Why does the CW always maximize SU, with city block distance?


This is completely straightforward. Say we start at the median point, the point where the equal sections intersect. (The equal sections are the sections of the issue space that divide the voters into 2 parts).

Say we start moving away from that point along one of the co-ordinate axes, the x axis. That motion in that direction obviously increases the city block distance to every voter on the other side of the equal section that we're moving away from. Then, when we've passed a few voters on our way out, reached an x co-ordinate greater than theirs, we're then increasing our city block distance to them too.

So as soon as we begin moving out in the x direction, we're increasing our distance to more voters than we're decreasing our distance to. We're decreasing out distance to every voter whose x co-ordinate is greater than ours.

And, with city block distance, all these rates of distance increase & decrease are the same.

Now, say we stop and begin moving in the positive y direction. Again, we're starting at the y equal section and moving away from it, and it's the same as I described above, when we were movingg away from the x equal section. Likewise if we later stop and begin moving away from the z equal section.

Of course if the voters aren't densely packed, we could move away from the x equal section for some small distance before we pass a voter's x co-ordinate. Over that distance our SU isn't changing.
But neither have we made it so more voters are closer to the candidate at the median point than to us.


Why does weak radial symmetry guarantee that the CW maximizes Su, even with Euclidean distance?

Say we divide the issue space into thin spherical shells, concentric about the center of the radially symmetrical distributiion. Consider one of those shells.

Consoder one pair identical rays in opposite directions. Or, rather, a pair of very thin conical bundles of rays in opposite directions, with every ray having a population density distribution the same as its opposite.

Where each of those 2 cones intersects the spherical shell, the population in the intersection is the same. Those cone-sphere intersections will be referred to as the intersections.

Say we start at the distribution center and begin moving away from it along a straight line, which I'll call the departure line.

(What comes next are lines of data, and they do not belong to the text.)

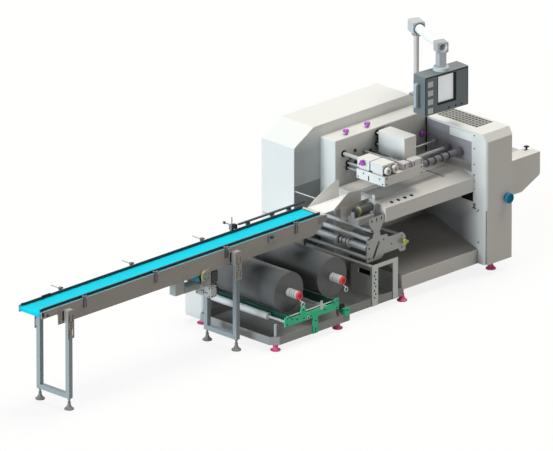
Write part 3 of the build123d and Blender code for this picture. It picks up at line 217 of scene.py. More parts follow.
def inside_box(tree, low, high, fade):
    """1 between two corners of the drawing, falling to 0 over the outer share called fade."""
    place = add(tree, "TexCoord").outputs["Object"]
    first, last = at(*low), at(*high)
    offset = add(tree, "VectorMath", {0: place, 1: (first + last) / 2}, operation="SUBTRACT")
    share = add(tree, "VectorMath", {0: offset.outputs[0], 1: (last - first) / 2}, operation="DIVIDE")
    share = add(tree, "VectorMath", {0: share.outputs[0]}, operation="ABSOLUTE")
    parts = add(tree, "SeparateXYZ", {"Vector": share.outputs[0]}).outputs
    largest = add(tree, "Math", {0: parts["X"], 1: parts["Y"]}, operation="MAXIMUM")
    largest = add(tree, "Math", {0: largest.outputs[0], 1: parts["Z"]}, operation="MAXIMUM")
    inside = add(tree, "MapRange", {"Value": largest.outputs[0], "From Min": 1.0, "From Max": 1.0 - fade})
    return inside.outputs[0]


def recolour(material, low, high, colour, fade=0.001):
    """Give the part of a piece between two corners another colour, without metal."""
    tree = material.node_tree
    surface = tree.nodes["Principled BSDF"]
    where = inside_box(tree, low, high, fade)
    under = surface.inputs["Base Color"].links[0].from_socket
    tree.links.new(blend_colours(tree, where, under, linear(colour)), surface.inputs["Base Color"])
    metal = surface.inputs["Metallic"]
    bare = add(tree, "Math", {0: 1.0, 1: where}, operation="SUBTRACT")
    before = metal.links[0].from_socket if metal.links else metal.default_value
    shown = add(tree, "Math", {0: bare.outputs[0], 1: before}, operation="MULTIPLY")
    tree.links.new(shown.outputs[0], metal)


def finish_nodes(material, *nodes):
    """Give the material to each of these solids of the frame."""
    for node in nodes:
        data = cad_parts[node].data
        data.materials.clear()
        data.materials.append(material)


grey_coat = powder_coat("grey_powder_coat", "#B4B0AA", "#A9A5A0", kept=0.4)
finish_nodes(grey_coat, "conveyor_side_plates", "leg_brackets", "drive_bracket")

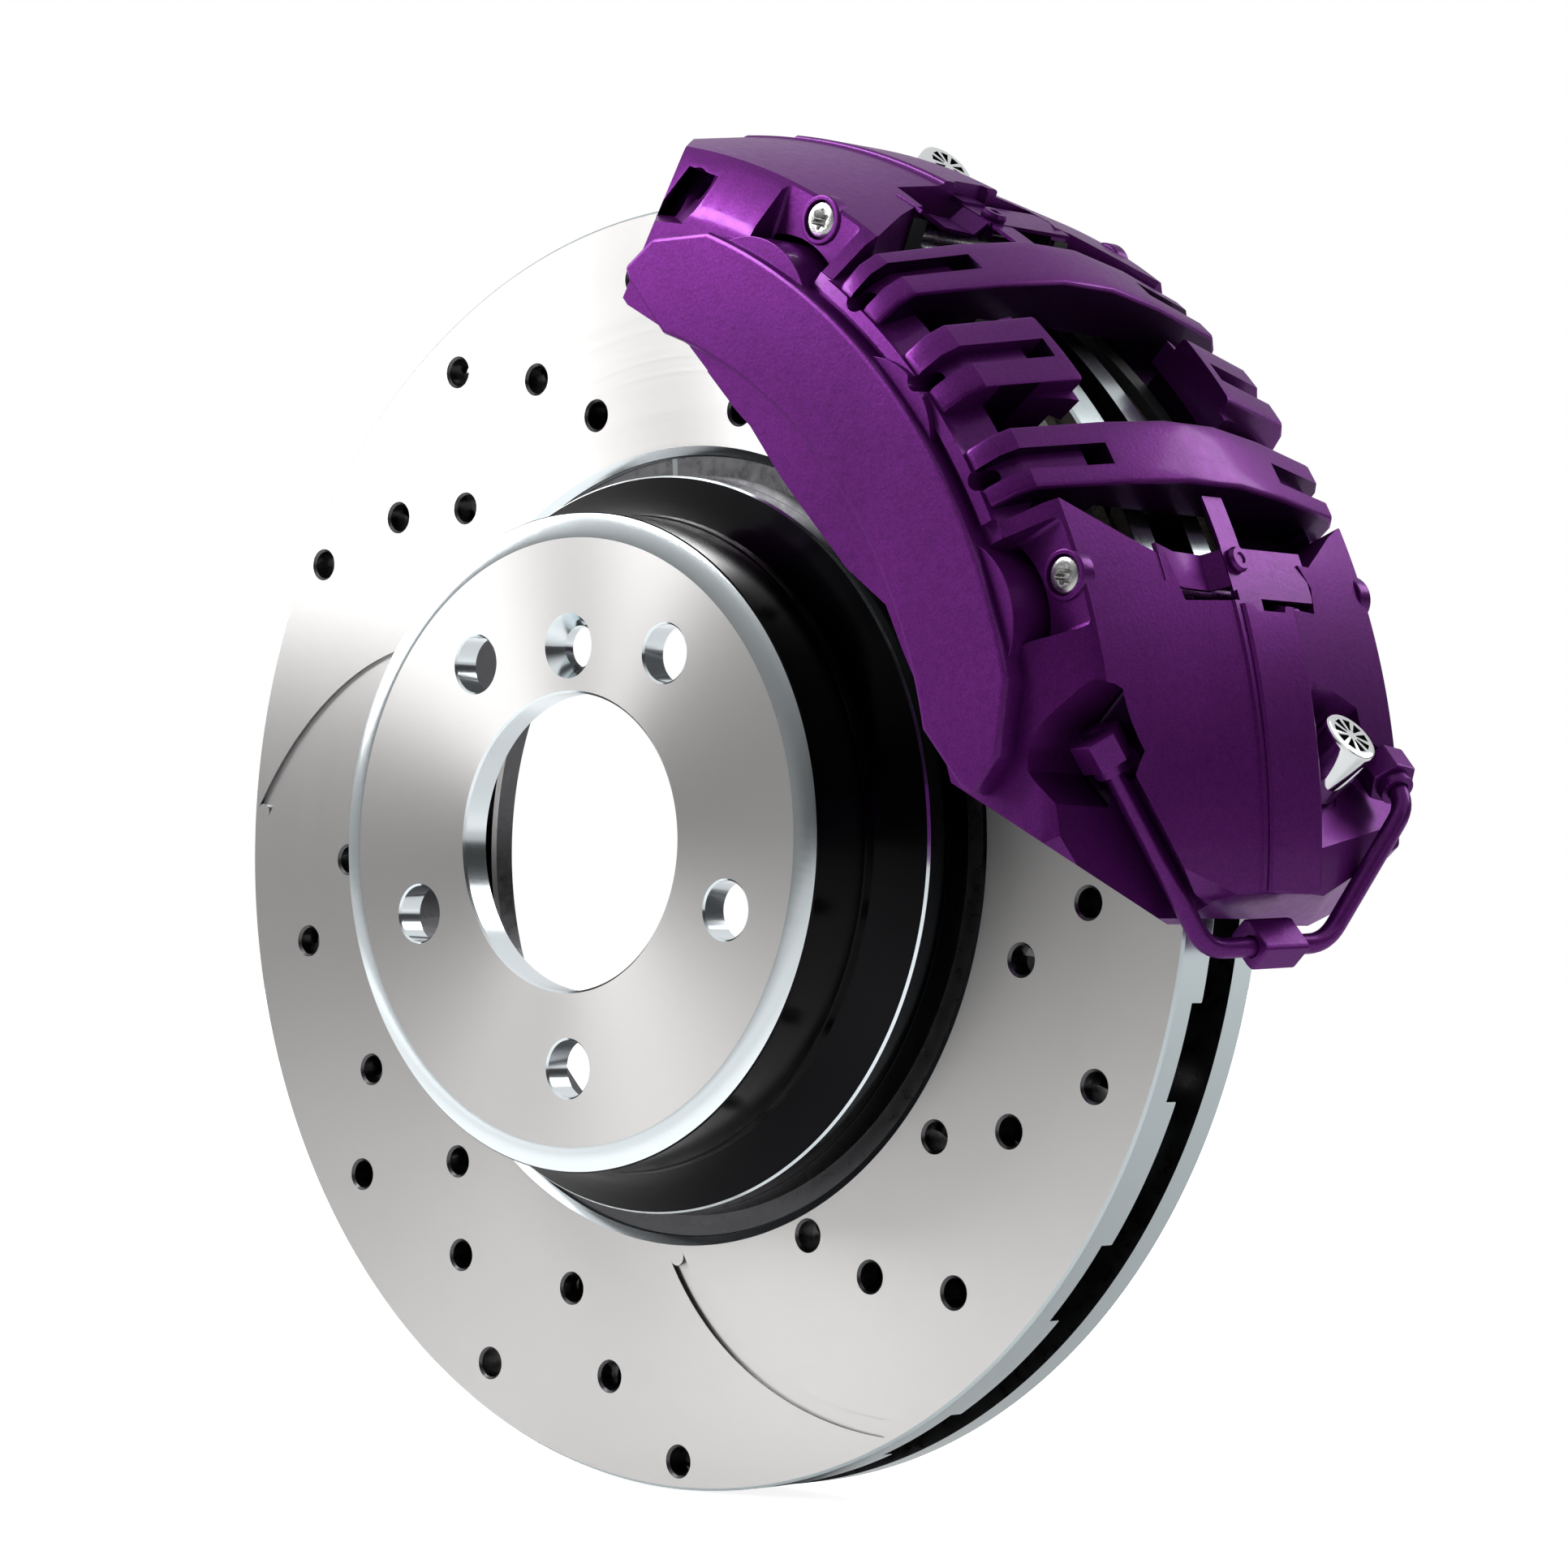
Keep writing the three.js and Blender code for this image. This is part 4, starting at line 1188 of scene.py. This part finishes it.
def bleeder_cap(at):
    """Hollow cap with a ring of wedge-shaped slots in its top."""
    top = BLEEDER_FLOOR + CAP_HEIGHT
    profile = [
        (7.7, top - 17.8), (8, top - 17.4), (8, top - 1.2), (7.6, top - 0.4), (6.8, top), (0, top),
        (0, top - 3.8), (5.8, top - 3.8), (5.8, top - 17.8),
    ]
    wedge = [(1.6, -0.2), (5.4, -1.25), (5.4, 1.25), (1.6, 0.2)]
    wedges = []
    for k in range(CAP_SLOTS):
        turn = 2 * math.pi * k / CAP_SLOTS
        spoke = Vector((math.cos(turn), math.sin(turn), 0))
        axes = (spoke, OUT.cross(spoke), OUT)
        wedges.append(prism(wedge, at, OUT, top - 1.2, top + 3.2, axes=axes))
    return cut(turned(profile, at, OUT, 64), *wedges)


def blacken_cap(shell, at):
    """Black floors and walls of a cap's slots, and its inside."""
    top = BLEEDER_FLOOR + CAP_HEIGHT
    into_local = TO_ROW.inverted()
    shell.data.materials.append(CAP_BLACK)
    for polygon in shell.data.polygons:
        centre = into_local @ polygon.center / MM
        normal = into_local.to_3x3() @ polygon.normal
        in_slot = top - 1.6 < centre.z < top - 0.05 and math.hypot(centre.x - at.x, centre.y - at.y) < 5.6
        ceiling = normal.z < -0.5 and centre.z > top - 4.8
        if in_slot or ceiling:
            polygon.material_index = 1


def bleeder_caps():
    for name, side in ENDS:
        at = Vector((side * BLEEDER_X, BLEEDER_Y, 0))
        shell = finish_mesh(bleeder_cap(at), 30)
        body = f"{name}_bleeder_cap"
        place(shell, f"chrome_cap_{name}", body, "cap_chrome", CHROME, f"bleeder_cap_{name}")
        blacken_cap(shell, at)


# ---------- carried-over nodes ----------

def dress_frame():
    """Gives the CAD nodes that stay their own finish."""
    finishes = (
        ("piston_seal", RUBBER), ("dust_boot", RUBBER), ("piston_", ALLOY), ("pad_backing", BACKING),
        ("pad_lining", LINING), ("pad_shim", SHEET_STEEL_SHADED), ("abutment_plate", SHEET_STEEL_SHADED),
        ("bleeder_screw", PIN_STEEL),
    )
    for name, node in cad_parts.items():
        for prefix, material in finishes:
            if name.startswith(prefix):
                for slot in node.material_slots:
                    slot.material = material
                break


studio()
disc()
caliper_body()
pipework()
pad_pins()
spring_clips()
bleeder_caps()
dress_frame()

As soon as we've moved any distance along the departure line, the angle between the departure line and the line from us to the intersection we're moving away from is less than the angle between the departure line and the line from us to the intersection we're moving toward.

That means that the cosine of the angle between the departure line and the line from us to the intersection we're moving away from is greater than the cosine of the angle between the departure line and the intersection we're moving toward.

And that means that we're moving away from the intersection that we're moving away from at a higher rate than the rate at which we're moving toward the intersection that we're moving toward.

That's true of the opposite intersections on the spherical shell, of any 2 very thin conical bundles of rays in opposite directions fromt he center of the distribution, and for any departure line.

And it's also true for any spherical shell about the distribution center.

That means that when we move along a line away from the distribution center, we're increasing our summed distance from population, since it's true of every pair of thin cones leading from the center in any particular shell, and since it's true for every shell.

That assumes that it's a shell that we're inside of. If we're outside the shell and moving away from the center, then it's obvious that we're increasing our summed distance from that shell's population too.

So our SU can only decrease if we move away from the distribution center.

Sometimes I've referred to the median point. There's always a median point. The equal sections will always intersect at a point. That's true, for example, if they're 2 perpendicular lines, or 3 perpendicular planes.

Is there always an equal section for each dimension? What if there's an odd number of voters, or 2 voters whose x co-ordinate is the same? For that to affect the outcome of an election the race would have to be improbably close. For practical purposes it's safe to say that there's an equal sectiion for each dimension.